I did not see an obvious shot wound anywhere in the rear or on top. I did not go to the effort to flip him over or try to check for a gut shot (he was pretty stiff). There was no blood around inside the shed where he died. From what I observed was leaning toward gut shot and ran in there to hide. It just seems strange.

I put a camera over him to try to get pics of the scavengers.


----------



## bobk (Apr 30, 2004)

That sucks.


----------



## ironman172 (Apr 12, 2009)

He died there, the position of it and legs, I don't see anyway he was drug in there 
Just my opinion


----------



## Specwar (Sep 22, 2014)

Squatch hid it there for food🤣


----------



## Lewis (Apr 5, 2004)

Maybe he got in there somehow and injured/ killed himself trying to get out? I have a small barn/shed that sits pretty deep down in my woods. It's about 24x24 with an 8 ft opening with a tube gate that is always open. Several times I have spooked deer out of there. This summer I was brush hogging near this barn and heard loud banging from inside. There was an 8 point buck in there, so panicked he was bouncing off the walls, before finally making his way out.


----------



## Fish-N-Fool (Apr 12, 2004)

Lewis - certainly could have thank you for the feedback. I think I will move my trailer to completely block the tarped opening. I may put a camera up high to catch what is moving by and where - I never even thought of deer going in there even though they do pass right by that wood shed often. Enough that during the rut I sat inside there with my bow all day one day during a steady rain. Just watched a big doe with her pair of young ones yesterday morning at 7:45 - they came right past it through the pasture and up into the yard crossing the road heading up the neighbors ridge. I'll get it blocked off so that can never happen again.


----------



## Uglystix (Mar 3, 2006)

Fish-N-Fool said:


> The shed is approximately 225 yards from a dirt township road where deer are not hit often as you cannot drive more than 35...most people keep it at 25. It is back in the woods I have about 3.5 acres of pasture surrounded by woods and it is on the west edge. However, the shed is in sight from the public border (Wayne National) and I had guys coming in on me during gun season. I didn't do anything to bother them or piss them off and only hunted my side. I just don't understand and am not sure what happened here.
> 
> I did not see an obvious shot wound anywhere in the rear or on top. I did not go to the effort to flip him over or try to check for a gut shot (he was pretty stiff). There was no blood around inside the shed where he died. From what I observed was leaning toward gut shot and ran in there to hide. It just seems strange.
> 
> I put a camera over him to try to get pics of the scavengers.

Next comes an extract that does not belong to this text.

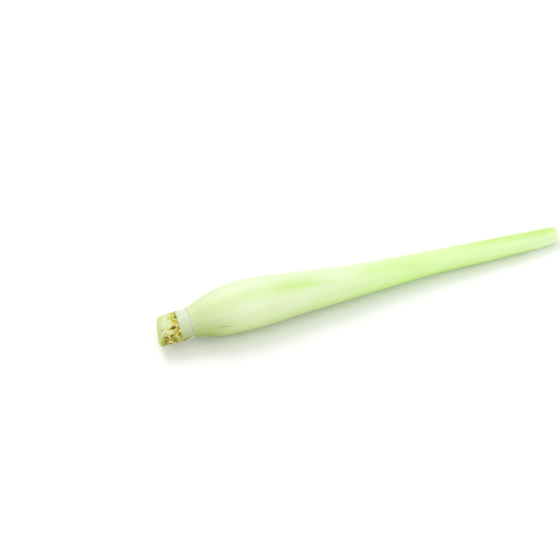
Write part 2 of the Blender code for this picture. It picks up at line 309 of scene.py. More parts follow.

Please share the pics when you get some! It’ll be interesting to see what comes in.


----------



## c. j. stone (Sep 24, 2006)

I think I’d have called the warden to avoid any possible scrutiny later. I had a doe break thru the thin ice on my pond once(unbeknownst to us, we found her in the Spring). I planned to drag it out with the Mule to take it back in the woods for the varmints then had a thought it could possibly be an issue moving it. Called the warden and he said to go ahead and he’d make a note of it, but said I was right to contact him first.


----------



## ruffhunter (Dec 10, 2005)

Ive done several deer carcass cams in SE OH and left for months. Ended up with 99% birds and a few possums. The couple fox and yotes only gave them a sniff.


----------